## WHAT TO WORK ON
Tell how many lines in the data below hold the string "bodies"; give nothing but the number.

## DATASET EXCERPT

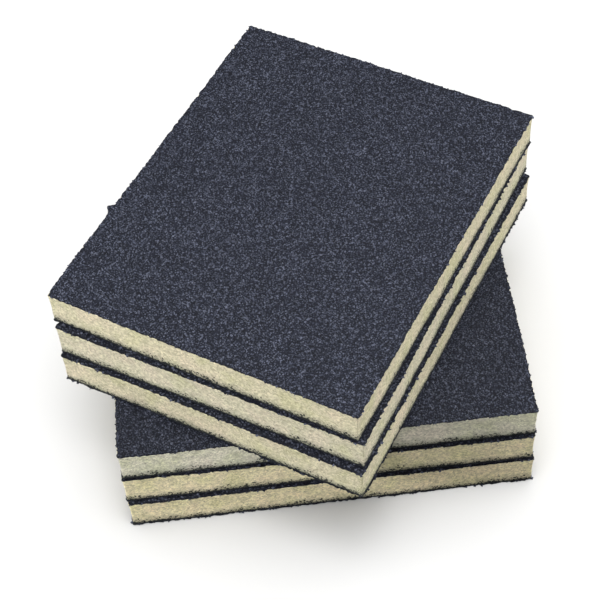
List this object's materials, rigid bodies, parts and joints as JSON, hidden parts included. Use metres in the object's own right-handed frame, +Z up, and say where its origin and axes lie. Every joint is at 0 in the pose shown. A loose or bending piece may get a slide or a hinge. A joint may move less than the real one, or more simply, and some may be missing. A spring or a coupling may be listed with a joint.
{
  "type": "sanding block",
  "caption": "Flat rectangular cream foam sanding blocks with dark abrasive grit on both broad faces, stored as two small piles laid crosswise.",
  "frame": {"origin": "middle of the underside of the whole stack, on the surface it stands on", "axes": "+Z up through the stack, +X along the long side of the bottom block, +Y along its short side"},
  "size_m": [0.149, 0.1592, 0.0726],
  "materials": {
    "abrasive_grit": "coarse matt blue-grey abrasive grain in resin, with a fine sparkle",
    "resin_bond": "dark cured resin soaked into the foam skin",
    "cream_foam": "matt open-cell foam, die-cut sides"
  },
  "bodies": {
    "block_1_base": {"block_1_lower_grit_coat": "abrasive_grit", "block_1_lower_bond_coat": "resin_bond", "block_1_foam_core": "cream_foam"},
    "block_1_face": {"block_1_upper_bond_coat": "resin_bond", "block_1_upper_grit_coat": "abrasive_grit"},
    "block_2_base": {"block_2_lower_grit_coat": "abrasive_grit", "block_2_lower_bond_coat": "resin_bond", "block_2_foam_core": "cream_foam"},
    "block_2_face": {"block_2_upper_bond_coat": "resin_bond", "block_2_upper_grit_coat": "abrasive_grit"},
    "block_3_base": {"block_3_lower_grit_coat": "abrasive_grit", "block_3_lower_bond_coat": "resin_bond", "block_3_foam_core": "cream_foam"},
    "block_3_face": {"block_3_upper_bond_coat": "resin_bond", "block_3_upper_grit_coat": "abrasive_grit"},
    "block_4_base": {"block_4_lower_grit_coat": "abrasive_grit", "block_4_lower_bond_coat": "resin_bond", "block_4_foam_core": "cream_foam"},
    "block_4_face": {"block_4_upper_bond_coat": "resin_bond", "block_4_upper_grit_coat": "abrasive_grit"},
    "block_5_base": {"block_5_lower_grit_coat": "abrasive_grit", "block_5_lower_bond_coat": "resin_bond", "block_5_foam_core": "cream_foam"},
    "block_5_face": {"block_5_upper_bond_coat": "resin_bond", "block_5_upper_grit_coat": "abrasive_grit"},
    "block_6_base": {"block_6_lower_grit_coat": "abrasive_grit", "block_6_lower_bond_coat": "resin_bond", "block_6_foam_core": "cream_foam"},
    "block_6_face": {"block_6_upper_bond_coat": "resin_bond", "block_6_upper_grit_coat": "abrasive_grit"}
  },
  "joints": [
    {"name": "block_1_press", "type": "slide", "parent": "block_1_base", "child": "block_1_face", "axis": [0, 0, 1], "range_m": [-0.004, 0], "stiffness_N_per_m": 20000, "deforming": ["block_1_foam_core"]},
    {"name": "block_2_lift", "type": "slide", "parent": "block_1_face", "child": "block_2_base", "axis": [0, 0, 1], "range_m": [0, 0.015]},
    {"name": "block_2_press", "type": "slide", "parent": "block_2_base", "child": "block_2_face", "axis": [0, 0, 1], "range_m": [-0.004, 0], "stiffness_N_per_m": 20000, "deforming": ["block_2_foam_core"]},
    {"name": "block_3_lift", "type": "slide", "parent": "block_2_face", "child": "block_3_base", "axis": [0, 0, 1], "range_m": [0, 0.015]},
    {"name": "block_3_press", "type": "slide", "parent": "block_3_base", "child": "block_3_face", "axis": [0, 0, 1], "range_m": [-0.004, 0], "stiffness_N_per_m": 20000, "deforming": ["block_3_foam_core"]},
    {"name": "block_4_lift", "type": "slide", "parent": "block_3_face", "child": "block_4_base", "axis": [0, 0, 1], "range_m": [0, 0.015]},
    {"name": "block_4_press", "type": "slide", "parent": "block_4_base", "child": "block_4_face", "axis": [0, 0, 1], "range_m": [-0.004, 0], "stiffness_N_per_m": 20000, "deforming": ["block_4_foam_core"]},
    {"name": "block_5_lift", "type": "slide", "parent": "block_4_face", "child": "block_5_base", "axis": [0, 0, 1], "range_m": [0, 0.015]},
    {"name": "block_5_press", "type": "slide", "parent": "block_5_base", "child": "block_5_face", "axis": [0, 0, 1], "range_m": [-0.004, 0], "stiffness_N_per_m": 20000, "deforming": ["block_5_foam_core"]},
    {"name": "block_6_lift", "type": "slide", "parent": "block_5_face", "child": "block_6_base", "axis": [0, 0, 1], "range_m": [0, 0.015]},
    {"name": "block_6_press", "type": "slide", "parent": "block_6_base", "child": "block_6_face", "axis": [0, 0, 1], "range_m": [-0.004, 0], "stiffness_N_per_m": 20000, "deforming": ["block_6_foam_core"]}
  ]
}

## ANSWER TO THIS PROBLEM
2